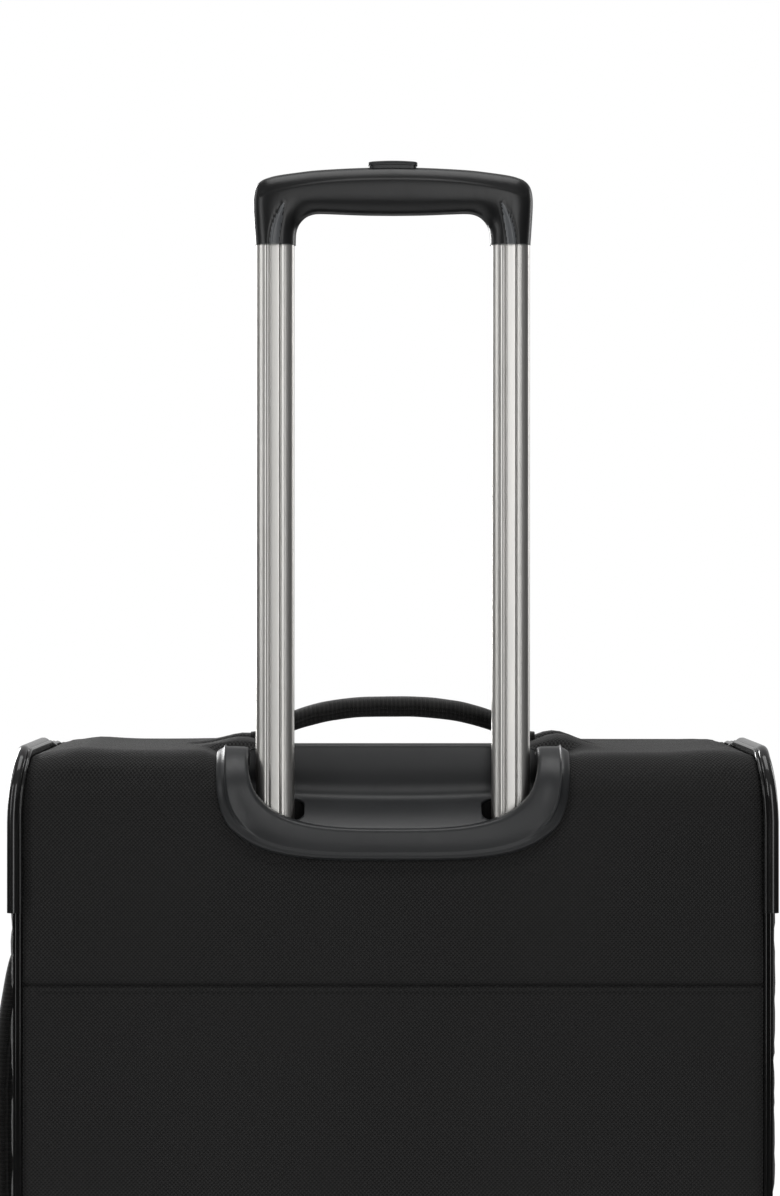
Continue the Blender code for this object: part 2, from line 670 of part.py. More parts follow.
# ---------------------------------------------------------------- lid and zips
def build_lid(mats, pivot):
    """Lid tray, its zip tape and piping, the mesh panel and two pockets."""
    outer = rounded_rect(-LID_HALF_W, LID_LOW, LID_HALF_W, LID_HIGH, LID_R)
    inner = rounded_rect(-LID_HALF_W + WALL, LID_LOW + WALL, LID_HALF_W - WALL,
                         LID_HIGH - WALL, LID_R - WALL)
    front = rounded_rect(-LID_HALF_W + 0.006, LID_LOW + 0.006, LID_HALF_W - 0.006,
                         LID_HIGH - 0.006, LID_R - 0.006)
    mouth = ZIP_Y - GAP / 2 - TAPE_W - GAP
    levels = [(front, LID_Y), (outer, LID_Y + 0.006), (outer, mouth), (inner, mouth),
              (inner, LID_Y + WALL)]
    shell = loft([[to_3d(p, "XZ", d) for p in line] for line, d in levels])
    add("lid_shell", shell, mats["fabric"], pivot)

    path = rounded_rect(-LID_HALF_W + 0.0012, LID_LOW + 0.0012, LID_HALF_W - 0.0012,
                        LID_HIGH - 0.0012, LID_R - 0.001)
    path = [Vector((x, LID_Y + 0.0012, z)) for x, z in path]
    piping = sweep(path, (0, 1, 0), circle_section(0.0022, 8), True)
    add("lid_piping", piping, mats["gloss"], pivot)

    inset = 0.0015
    tape_out = rounded_rect(-LID_HALF_W + inset, LID_LOW + inset, LID_HALF_W - inset,
                            LID_HIGH - inset, LID_R - inset)
    inset = 0.0045
    tape_in = rounded_rect(-LID_HALF_W + inset, LID_LOW + inset, LID_HALF_W - inset,
                           LID_HIGH - inset, LID_R - inset)
    low = ZIP_Y - GAP / 2 - TAPE_W
    tape = ring_prism(tape_out, tape_in, "XZ", low, low + TAPE_W)
    add("lid_zip_tape", tape, mats["zip"], pivot)
    low = ZIP_Y + GAP / 2
    tape = ring_prism(tape_out, tape_in, "XZ", low, low + TAPE_W)
    add("case_zip_tape", tape, mats["zip"])

    panel = rounded_rect(-0.185, 0.085, 0.185, 0.560, 0.02)
    add("mesh_panel", prism(panel, "XZ", -0.1270, -0.1255), mats["mesh"], pivot)

    for name, z0, z1, face in (("front_pocket", 0.062, 0.395, -0.1500),
                               ("upper_pocket", 0.425, 0.605, -0.1480)):
        rim = rounded_rect(-POCKET_HALF_W, z0, POCKET_HALF_W, z1, 0.020)
        crown = rounded_rect(-POCKET_HALF_W + 0.005, z0 + 0.005, POCKET_HALF_W - 0.005,
                             z1 - 0.005, 0.016)
        hollow = rounded_rect(-POCKET_HALF_W + 0.004, z0 + 0.004, POCKET_HALF_W - 0.004,
                              z1 - 0.004, 0.017)
        seat = LID_Y - GAP
        levels = [(crown, face), (rim, face + 0.005), (rim, seat), (hollow, seat),
                  (hollow, face + 0.004)]
        pocket = loft([[to_3d(p, "XZ", d) for p in line] for line, d in levels])
        add(name, pocket, mats["fabric"], pivot)


def build_main_zip(mats, sliders, pulls):
    """Two sliders on the free edge of the case, each with a pull tab."""
    face = 0.2228
    for key in ("upper", "lower"):
        z = sliders[key].location.z
        line = rounded_rect(ZIP_Y - 0.0045, z - 0.007, ZIP_Y + 0.0045, z + 0.007, 0.002, 2)
        body = prism(line, "YZ", face, face + 0.0026)
        add(f"main_slider_{key}", body, mats["steel"], sliders[key])
        high = z + 0.0007
        outline = rounded_rect(ZIP_Y - 0.0035, high - PULL_L, ZIP_Y + 0.0035, high, 0.0025, 2)
        tab = prism(outline, "YZ", face + 0.0030, face + 0.0044)
        add(f"main_pull_{key}", tab, mats["steel"], pulls[key])


def build_pocket_zips(mats, sliders, pulls):
    """One slider and pull tab on each pocket."""
    for key, face in (("front", -0.1500), ("top", -0.1480)):
        x = sliders[key].location.x
        z = sliders[key].location.z
        line = rounded_rect(x - 0.006, z - 0.004, x + 0.006, z + 0.004, 0.002, 2)
        body = prism(line, "XZ", face - 0.0026, face - GAP)
        add(f"{key}_slider", body, mats["steel"], sliders[key])
        high = z + 0.00055
        line = rounded_rect(x - 0.0035, high - PULL_L, x + 0.0035, high, 0.0025, 2)
        tab = prism(line, "XZ", face - 0.0040, face - 0.0029)
        add(f"{key}_pull", tab, mats["steel"], pulls[key])


# ---------------------------------------------------------------- assembly
def clear_scene():
    """Remove whatever the file held."""
    for obj in list(bpy.data.objects):
        bpy.data.objects.remove(obj, do_unlink=True)


def top_place(along, across, out):
    """From handle directions to space, on the top panel."""
    return Vector((along, TOP_HANDLE_Y + across, CASE_TOP + AXIS_LIFT + out))


def side_place(along, across, out):
    """From handle directions to space, on the right side panel."""
    return Vector((SIDE_X + AXIS_LIFT + out, across, SIDE_HANDLE_Z + along))


def main():
    """Build every piece."""
    clear_scene()
    mats = {
        "fabric": material("fabric", (0.016, 0.016, 0.017), 0.85),
        "lining": material("lining", (0.05, 0.05, 0.055), 0.8),
        "webbing": material("webbing", (0.02, 0.02, 0.021), 0.75),
        "mesh": material("mesh", (0.03, 0.03, 0.033), 0.8),
        "zip": material("zip", (0.015, 0.015, 0.016), 0.6),
        "gloss": material("gloss", (0.012, 0.012, 0.012), 0.15),
        "plastic": material("plastic", (0.045, 0.048, 0.052), 0.42),
        "grip": material("grip", (0.022, 0.023, 0.025), 0.35),
        "board": material("board", (0.08, 0.08, 0.08), 0.5),
        "hub": material("hub", (0.06, 0.06, 0.065), 0.4),
        "rubber": material("rubber", (0.018, 0.018, 0.018), 0.8),
        "aluminium": material("aluminium", (0.72, 0.70, 0.66), 0.35, 1.0),
        "steel": material("steel", (0.35, 0.35, 0.36), 0.35, 1.0),
    }
    build_shell(mats)
    build_recess(mats)
    build_inside(mats)

    trolley = pivot_at("trolley_pivot", (0, TUBE_Y, LEG_BOTTOM))
    release = pivot_at("release_pivot", (0, TUBE_Y, GRIP_TOP))
    pins = {side: pivot_at(f"pin_pivot_{side}", (sign * TUBE_X, TUBE_Y, PIN_Z))
            for side, sign in sides()}
    build_trolley(mats, trolley)
    build_release(mats, release, pins)

    top_pivot = pivot_at("top_handle_pivot", top_place(0, 0, 0))
    side_pivot = pivot_at("side_handle_pivot", side_place(0, 0, 0))
    build_carry_handle("top_handle", top_place, TOP_HANDLE_HALF, TOP_HANDLE_RISE, mats, top_pivot)
    side_rise = HALF_SPAN - SIDE_X - AXIS_LIFT - HANDLE_T / 2
    build_carry_handle("side_handle", side_place, SIDE_HANDLE_HALF, side_rise, mats, side_pivot)

    wheels = {side: pivot_at(f"wheel_pivot_{side}", (sign * WHEEL_X, WHEEL_Y, WHEEL_R))
              for side, sign in sides()}
    build_wheels(mats, wheels)
    build_feet(mats)

    build_lid(mats, pivot_at("lid_pivot", (HINGE_X, ZIP_Y, 0)))
    main_z = {"upper": 0.540, "lower": 0.500}
    sliders = {key: pivot_at(f"slider_pivot_{key}", (0.2228, ZIP_Y, z))
               for key, z in main_z.items()}
    pulls = {key: pivot_at(f"pull_pivot_{key}", (0.2265, ZIP_Y, z)) for key, z in main_z.items()}
    build_main_zip(mats, sliders, pulls)
    pocket_at = {"front": (-0.150, -0.150, 0.372), "top": (-0.150, -0.148, 0.582)}
    sliders = {key: pivot_at(f"slider_pivot_{key}", at) for key, at in pocket_at.items()}
    pulls = {key: pivot_at(f"pull_pivot_{key}", (x, y - 0.00345, z))
             for key, (x, y, z) in pocket_at.items()}
    build_pocket_zips(mats, sliders, pulls)


main()
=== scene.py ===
"""Looks of the softside upright suitcase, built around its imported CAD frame.

Metres, +Z up. The back of the case, with the handle recess, faces +Y.
"""
import json
import math

import bmesh
import bpy
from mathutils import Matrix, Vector, noise

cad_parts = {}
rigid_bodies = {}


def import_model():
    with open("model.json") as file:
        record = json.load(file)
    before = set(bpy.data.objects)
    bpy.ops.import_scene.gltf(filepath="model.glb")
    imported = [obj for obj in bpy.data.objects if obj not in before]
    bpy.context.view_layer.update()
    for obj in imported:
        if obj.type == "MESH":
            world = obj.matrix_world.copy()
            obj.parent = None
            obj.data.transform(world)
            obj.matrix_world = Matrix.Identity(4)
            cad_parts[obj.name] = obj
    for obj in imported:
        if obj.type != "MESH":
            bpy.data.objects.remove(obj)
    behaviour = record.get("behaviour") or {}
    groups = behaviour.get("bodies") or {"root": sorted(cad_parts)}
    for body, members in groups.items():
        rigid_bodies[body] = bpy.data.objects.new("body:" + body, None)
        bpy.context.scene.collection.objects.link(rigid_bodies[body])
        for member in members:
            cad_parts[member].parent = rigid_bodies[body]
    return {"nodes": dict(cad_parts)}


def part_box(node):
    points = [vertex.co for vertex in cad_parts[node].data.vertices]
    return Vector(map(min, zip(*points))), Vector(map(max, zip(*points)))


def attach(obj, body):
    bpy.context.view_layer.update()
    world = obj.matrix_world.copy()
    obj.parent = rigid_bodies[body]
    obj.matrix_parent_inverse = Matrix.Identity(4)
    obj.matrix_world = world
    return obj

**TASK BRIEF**
Look through the material above and print exactly the lines from the one containing "top_place(0, 0, 0))" to the one containing "bpy.data.objects.remove(obj)", both included, and nothing more.

**RESPONSE FOR THIS EXERCISE**
    top_pivot = pivot_at("top_handle_pivot", top_place(0, 0, 0))
    side_pivot = pivot_at("side_handle_pivot", side_place(0, 0, 0))
    build_carry_handle("top_handle", top_place, TOP_HANDLE_HALF, TOP_HANDLE_RISE, mats, top_pivot)
    side_rise = HALF_SPAN - SIDE_X - AXIS_LIFT - HANDLE_T / 2
    build_carry_handle("side_handle", side_place, SIDE_HANDLE_HALF, side_rise, mats, side_pivot)

    wheels = {side: pivot_at(f"wheel_pivot_{side}", (sign * WHEEL_X, WHEEL_Y, WHEEL_R))
              for side, sign in sides()}
    build_wheels(mats, wheels)
    build_feet(mats)

    build_lid(mats, pivot_at("lid_pivot", (HINGE_X, ZIP_Y, 0)))
    main_z = {"upper": 0.540, "lower": 0.500}
    sliders = {key: pivot_at(f"slider_pivot_{key}", (0.2228, ZIP_Y, z))
               for key, z in main_z.items()}
    pulls = {key: pivot_at(f"pull_pivot_{key}", (0.2265, ZIP_Y, z)) for key, z in main_z.items()}
    build_main_zip(mats, sliders, pulls)
    pocket_at = {"front": (-0.150, -0.150, 0.372), "top": (-0.150, -0.148, 0.582)}
    sliders = {key: pivot_at(f"slider_pivot_{key}", at) for key, at in pocket_at.items()}
    pulls = {key: pivot_at(f"pull_pivot_{key}", (x, y - 0.00345, z))
             for key, (x, y, z) in pocket_at.items()}
    build_pocket_zips(mats, sliders, pulls)


main()
=== scene.py ===
"""Looks of the softside upright suitcase, built around its imported CAD frame.

Metres, +Z up. The back of the case, with the handle recess, faces +Y.
"""
import json
import math

import bmesh
import bpy
from mathutils import Matrix, Vector, noise

cad_parts = {}
rigid_bodies = {}


def import_model():
    with open("model.json") as file:
        record = json.load(file)
    before = set(bpy.data.objects)
    bpy.ops.import_scene.gltf(filepath="model.glb")
    imported = [obj for obj in bpy.data.objects if obj not in before]
    bpy.context.view_layer.update()
    for obj in imported:
        if obj.type == "MESH":
            world = obj.matrix_world.copy()
            obj.parent = None
            obj.data.transform(world)
            obj.matrix_world = Matrix.Identity(4)
            cad_parts[obj.name] = obj
    for obj in imported:
        if obj.type != "MESH":
            bpy.data.objects.remove(obj)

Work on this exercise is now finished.